I am pleased to say that there has been a change and although it took an increase in theft across all metal types to bring about this change, the tide is turning and turning in the right direction.

Enforcement agencies and partners across the country are now working together to tackle all types of metal related crime to protect our infrastructure and communities. Under the leadership of the National Police Chiefs Council Lead for Metal Crime, British Transport Police are driving coordinated activity across the county with the support of Police forces, the Environment Agencies Joint Waste Crime Unit, and Partners who are all affected by metal related crime in one form or another.

In October 2020, we held our first national week of action to tackle metal-related crime focused on Scrap Metal dealers, mobile collectors and vehicle dismantlers. This was our first coordinated activity for several years, and the results were rather impressive, with 450 scrap dealers and 115 vehicle dismantlers visited, 29 arrests and 150 further offences identified, and 1121 mobile collectors stopped. See the infographic below or click here to open it as a PDF.

In April, we held our second week of action that was focused on catalytic converter theft and again, we saw some impressive results. There were 56 arrests, over a thousand stolen catalytic converters were recovered, along with 926 sites being visited by enforcement agencies. During the site visits and road checks, police officers searched for stolen metal, catalytic converters and examined records to ensure compliance with current legislation. Unfortunately, but not unsurprisingly, there was a minority who were either non-compliant or were found to be committing other offences resulting in an additional 244 crimes being identified.
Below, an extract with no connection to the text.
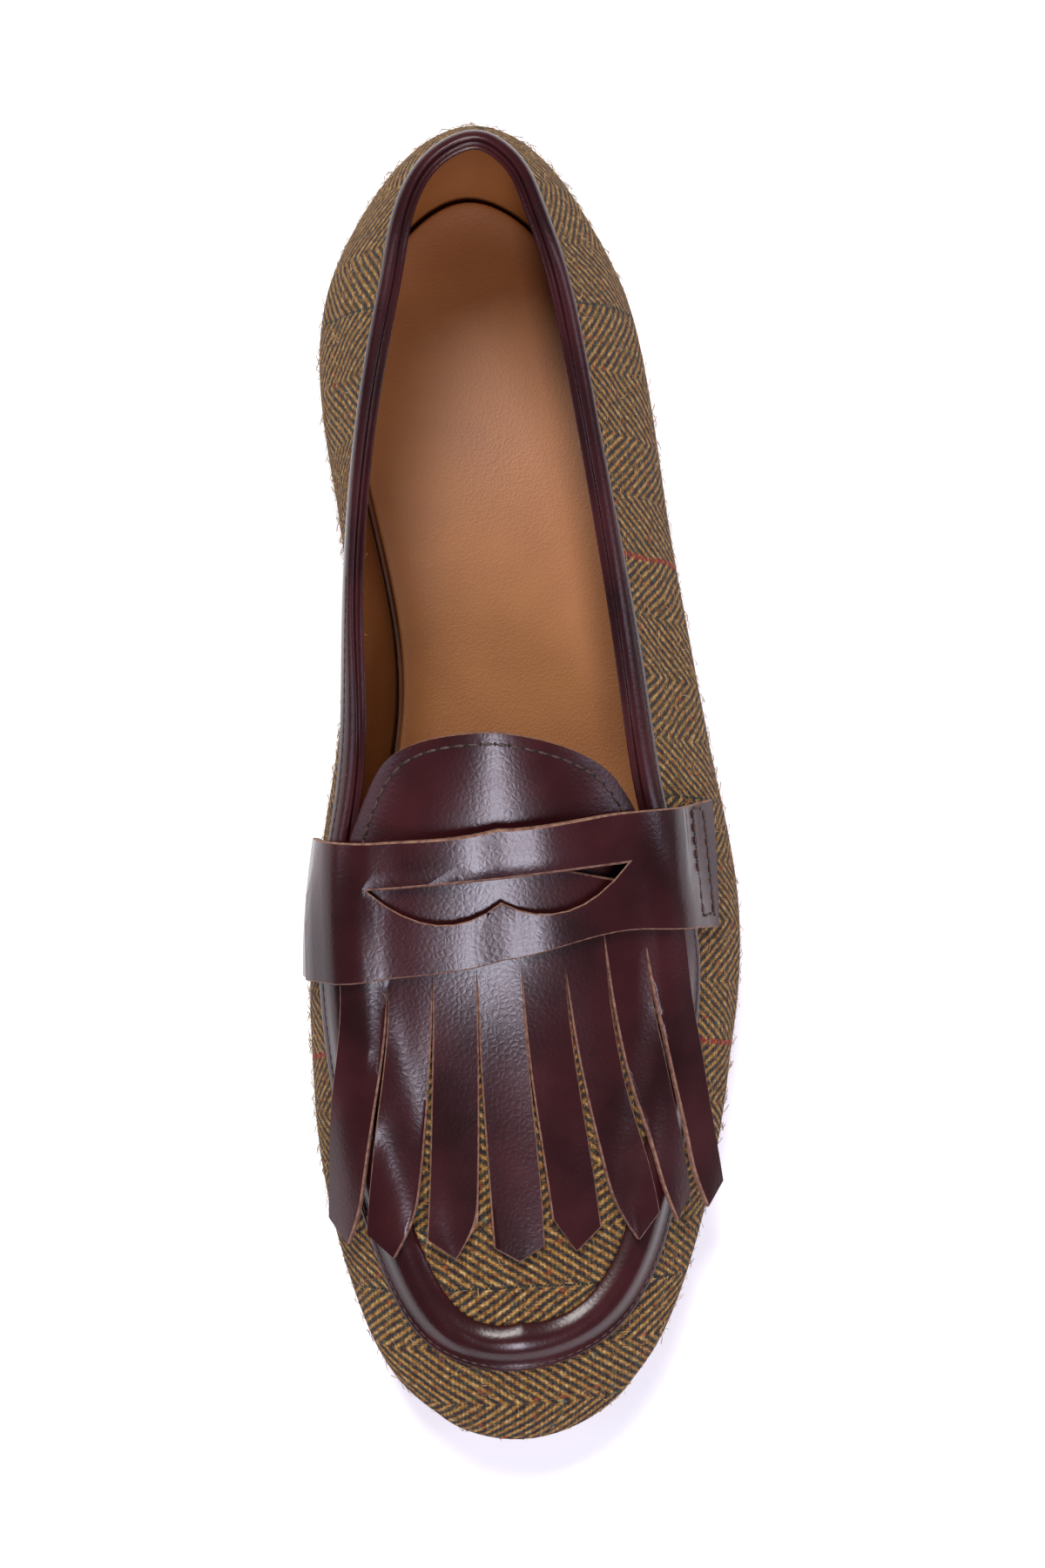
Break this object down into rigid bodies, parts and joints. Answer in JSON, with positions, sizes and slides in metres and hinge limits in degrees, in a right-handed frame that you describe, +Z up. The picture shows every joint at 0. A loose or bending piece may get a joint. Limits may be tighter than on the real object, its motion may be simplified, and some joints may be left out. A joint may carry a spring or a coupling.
{
  "type": "kiltie loafer",
  "caption": "Left slip-on loafer with a woven tweed upper, moccasin apron, slotted instep strap, fringed kiltie, low stacked heel and leather sole.",
  "frame": {"origin": "on the floor under the middle of the shoe's bounding box", "axes": "+Z up, +Y towards the heel, -Y towards the toe, +X towards the outer side of the foot"},
  "size_m": [0.0882, 0.258, 0.073],
  "materials": {
    "tweed": "fuzzy herringbone wool",
    "burgundy_leather": "glossy box calf",
    "tan_leather": "smooth lining leather",
    "sole_leather": "dense sole leather",
    "heel_leather": "stacked leather, polished edge",
    "heel_rubber": "matt"
  },
  "bodies": {
    "root": {"outsole": "sole_leather", "heel_stack": "heel_leather", "heel_top_piece": "heel_rubber", "insole": "tan_leather", "upper": "tweed", "tongue": "burgundy_leather", "collar_binding": "burgundy_leather", "apron_band": "burgundy_leather", "kiltie": "burgundy_leather", "strap": "burgundy_leather"}
  },
  "joints": []
}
The effectiveness of the week of activity was highlighted by a reduction of catalytic converter theft of fifty percent in April, so we know this type of partnership working is effective in reducing crime. See the infographic below or click here to open it as a PDF.

In preparation for the week, we trained 400 police officers on the Scrap Metal Dealers Act, Environmental legislation, and what to do and look for when they were involved in enforcement activity. Over 50 police forces took part in the week of action. That level of participation sends a clear message to those involved in metal related criminality that we are back, and we will deal firmly with those who operate outside the law.

However, there is still a great deal more work to be done which includes considering opportunities to amend the existing legislation by including even greater restrictions on cash transactions as this is an area we know drives criminality. We also know the numbers of buyers who operate on social media is increasing, which creates an environment that is difficult to police and carry out enforcement activity; it remains a challenge. In addition, there are still catalytic converter buyers who pay cash and are happy to buy whatever they are presented with regardless of its origin and this needs to be stopped.

The significant increase in those buying catalytic converters on social media and online marketplaces is concerning as there appears to be few if any, checks in place to manage those who trade on these platforms. They need to take a long hard look at who is operating and consider introducing measures to remove the illegal operators who are unregulated and are happy to pay cash and buy anything they are offered. In my opinion, they have a social responsibility to help us reduce catalytic converter theft and it is time for these multinational businesses to step up and deal with these illegal operators.

Inevitably, the price of the precious metals within catalytic converters will drop as we move towards electric vehicles, although this will not happen in the short or medium term. However, could this switch to electric vehicles open a new opportunity for those involved in criminal activity as demand for lithium and other commodities linked to electrification increase in value? I suspect only time will tell.